[Start SOURCE DATA]

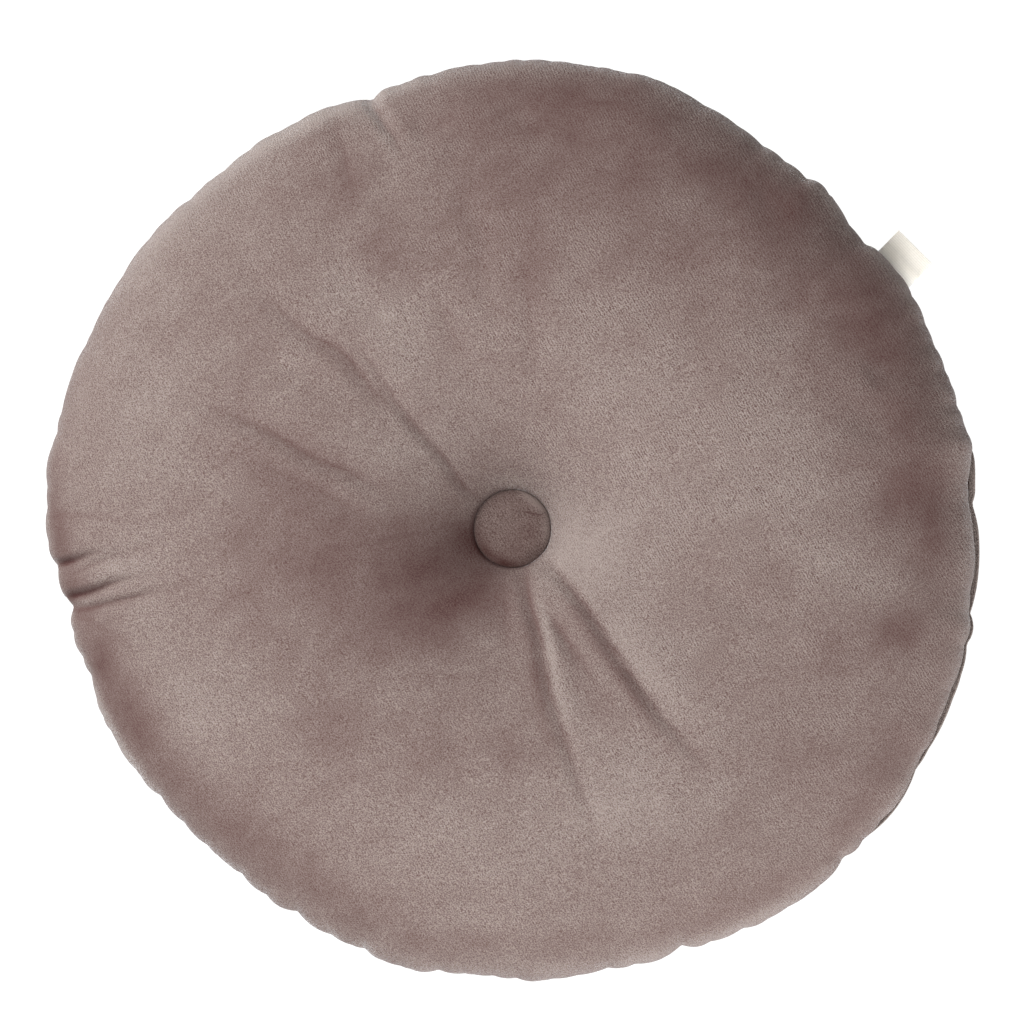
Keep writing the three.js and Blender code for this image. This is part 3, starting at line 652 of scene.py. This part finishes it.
def pit_rings(face):
    """The pit under a button, from its floor to just below its lip."""
    lip = SEAM_HEIGHT + face["side"] * (ROLL + face["crown"] - face["draw"] - PIT["dip"])
    floor = lip - face["side"] * (PIT["depth"] - PIT["dip"])
    radius = BUTTON["radius"] + PIT["gap"] - PIT["taper"]
    angle = ring_angles(count_at(0, face["thin"]))
    rings = [ring_points(BUTTON_CENTRE, np.zeros(1), 0.0, floor)]
    for size, height in ((radius * PIT["inner"], floor), (radius, floor),
                         (radius + PIT["taper"] / 2, (floor + lip) / 2)):
        rings.append(ring_points(BUTTON_CENTRE, angle, size, height))
    return rings


def curl_rings(face):
    """The roll of a face round its edge into the seam."""
    rings = []
    angle = ring_angles(RIM_COUNT // face["thin"])
    edge = edge_radius(angle, face["share"])
    groove = edge_radius(angle, 1.0) - GROOVE
    for bend in np.radians(CURL_BENDS):
        radius = groove + (edge - face["inset"] - groove) * math.cos(bend)
        height = SEAM_BAND + (ROLL - SEAM_BAND) * (1.0 - math.sin(bend))
        rings.append(rim_points(angle, radius, face["side"] * height))
    return rings


def seam_rings():
    """The bottom of the seam's groove, with the lip standing out of it."""
    angle = ring_angles(RIM_COUNT)
    groove = edge_radius(angle, 1.0) - GROOVE
    start = LIP[0][0]
    edge = smooth_rim(angle) + scallops(LIP, (angle - start) % 360.0 + start)
    out = np.maximum(edge, groove) - groove
    full = np.minimum(out / LIP_WAVES["full"], 1.0)
    wave = LIP_WAVES["height"] * np.sin(np.radians(angle * LIP_WAVES["count"])) * full
    rings = [rim_points(angle, groove, SEAM_BAND)]
    for share, height, _ in LIP_PROFILE:
        up = LIP_HALF * height + wave + LIP_RISE * out * share
        rings.append(rim_points(angle, groove + out * share, up))
    rings.append(rim_points(angle, groove, -SEAM_BAND))
    return rings


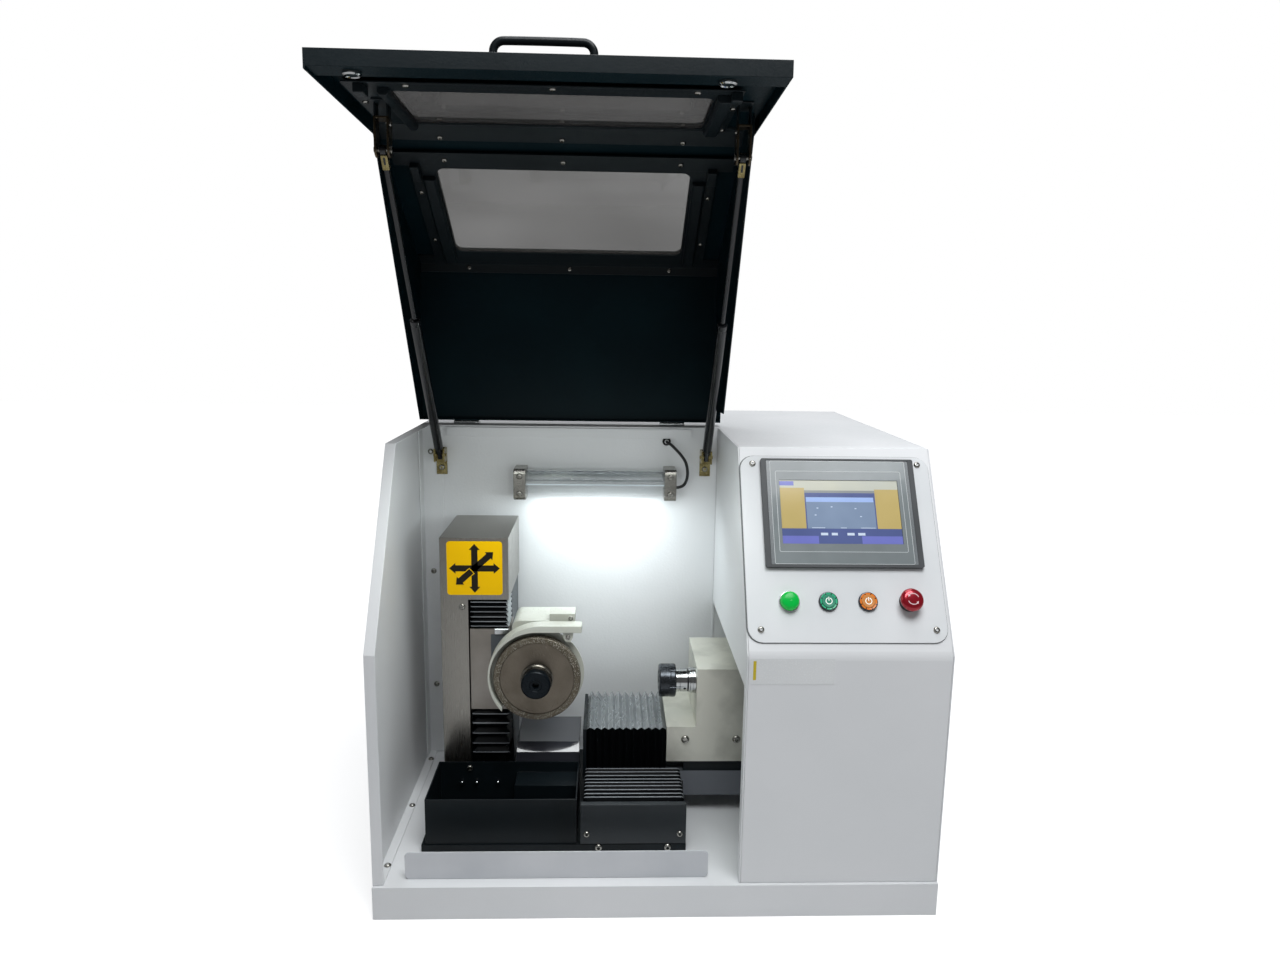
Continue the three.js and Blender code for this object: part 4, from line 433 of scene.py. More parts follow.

[End SOURCE DATA]

**GIVEN INSTRUCTION:** Give the complete listing a second time, exactly as it reads.

**EXPECTED ANSWER:**
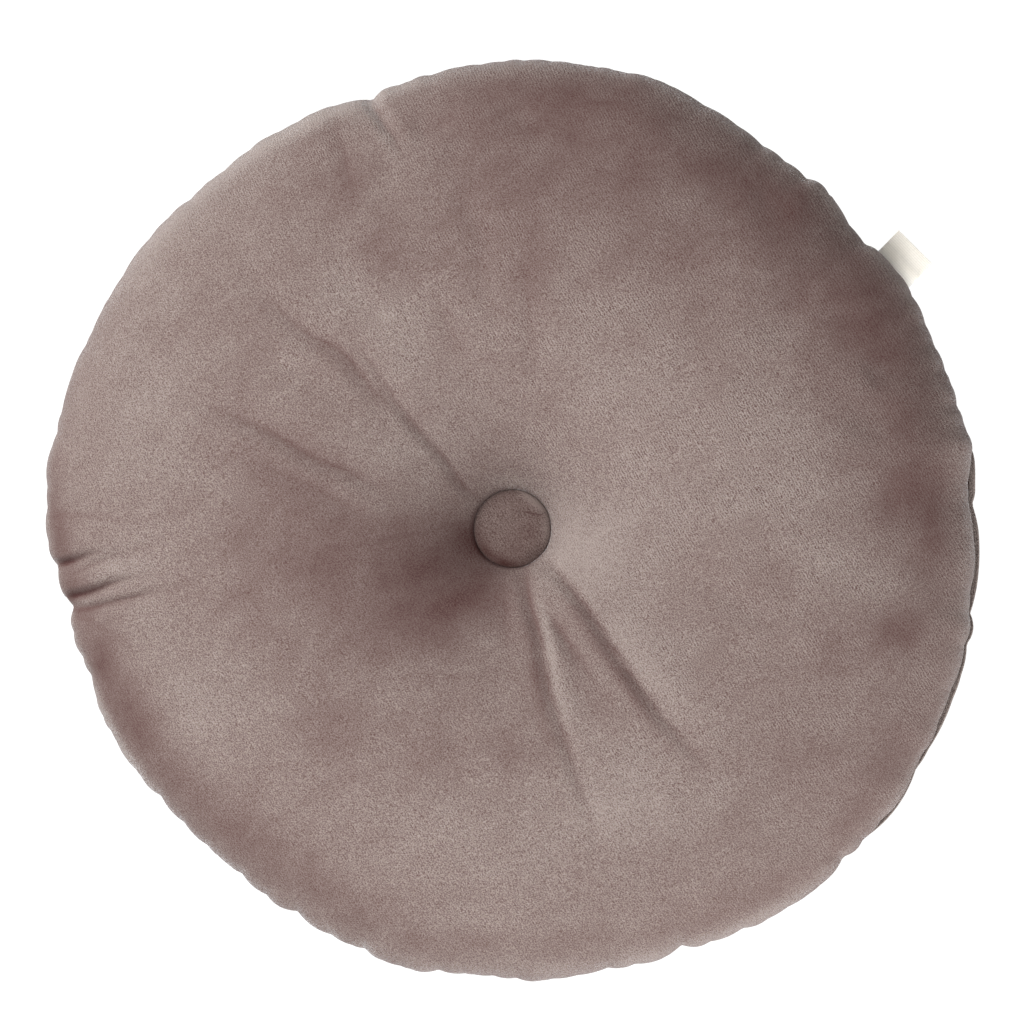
Keep writing the three.js and Blender code for this image. This is part 3, starting at line 652 of scene.py. This part finishes it.
def pit_rings(face):
    """The pit under a button, from its floor to just below its lip."""
    lip = SEAM_HEIGHT + face["side"] * (ROLL + face["crown"] - face["draw"] - PIT["dip"])
    floor = lip - face["side"] * (PIT["depth"] - PIT["dip"])
    radius = BUTTON["radius"] + PIT["gap"] - PIT["taper"]
    angle = ring_angles(count_at(0, face["thin"]))
    rings = [ring_points(BUTTON_CENTRE, np.zeros(1), 0.0, floor)]
    for size, height in ((radius * PIT["inner"], floor), (radius, floor),
                         (radius + PIT["taper"] / 2, (floor + lip) / 2)):
        rings.append(ring_points(BUTTON_CENTRE, angle, size, height))
    return rings


def curl_rings(face):
    """The roll of a face round its edge into the seam."""
    rings = []
    angle = ring_angles(RIM_COUNT // face["thin"])
    edge = edge_radius(angle, face["share"])
    groove = edge_radius(angle, 1.0) - GROOVE
    for bend in np.radians(CURL_BENDS):
        radius = groove + (edge - face["inset"] - groove) * math.cos(bend)
        height = SEAM_BAND + (ROLL - SEAM_BAND) * (1.0 - math.sin(bend))
        rings.append(rim_points(angle, radius, face["side"] * height))
    return rings


def seam_rings():
    """The bottom of the seam's groove, with the lip standing out of it."""
    angle = ring_angles(RIM_COUNT)
    groove = edge_radius(angle, 1.0) - GROOVE
    start = LIP[0][0]
    edge = smooth_rim(angle) + scallops(LIP, (angle - start) % 360.0 + start)
    out = np.maximum(edge, groove) - groove
    full = np.minimum(out / LIP_WAVES["full"], 1.0)
    wave = LIP_WAVES["height"] * np.sin(np.radians(angle * LIP_WAVES["count"])) * full
    rings = [rim_points(angle, groove, SEAM_BAND)]
    for share, height, _ in LIP_PROFILE:
        up = LIP_HALF * height + wave + LIP_RISE * out * share
        rings.append(rim_points(angle, groove + out * share, up))
    rings.append(rim_points(angle, groove, -SEAM_BAND))
    return rings


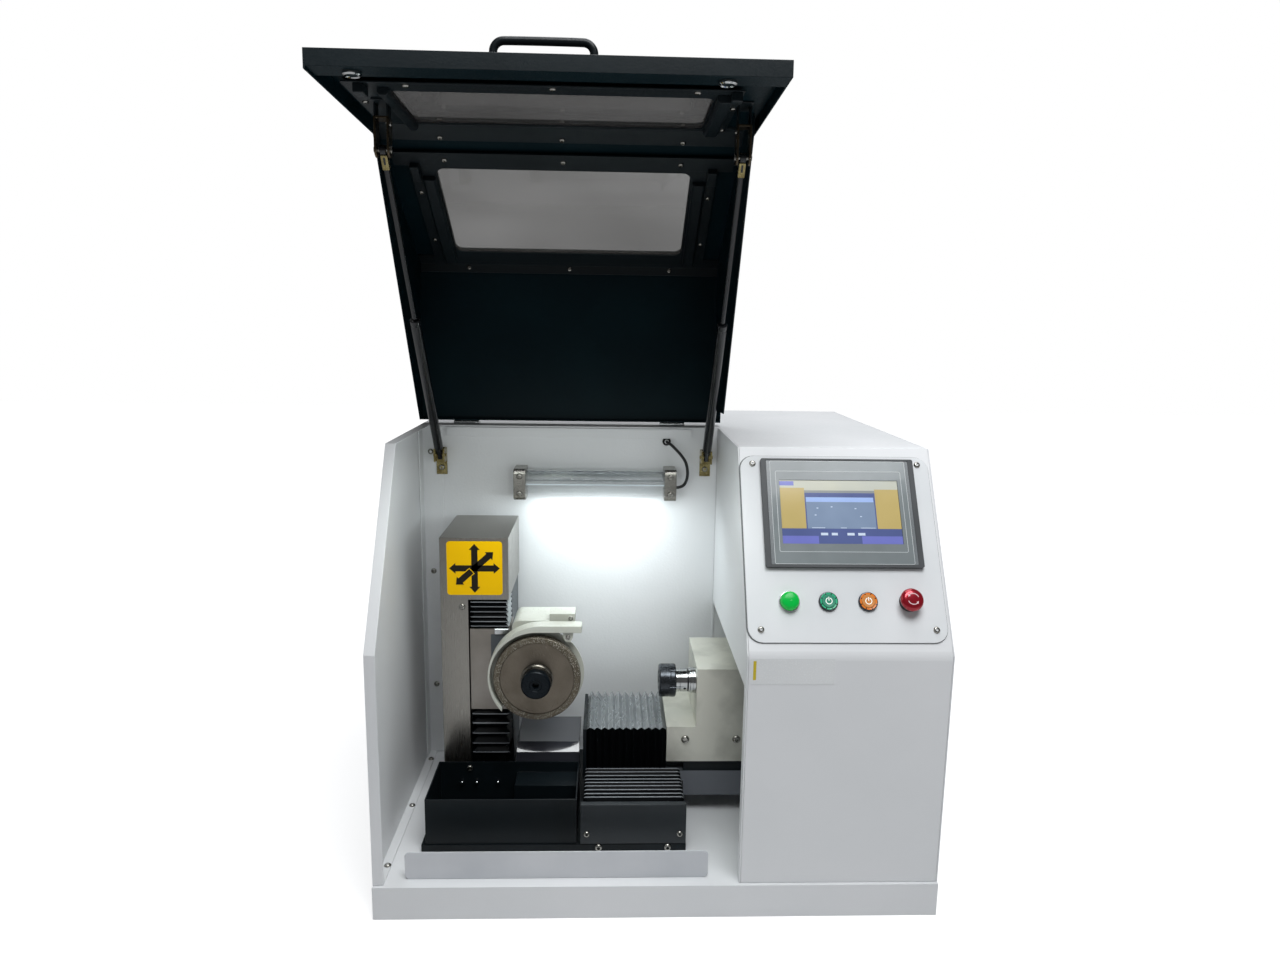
Continue the three.js and Blender code for this object: part 4, from line 433 of scene.py. More parts follow.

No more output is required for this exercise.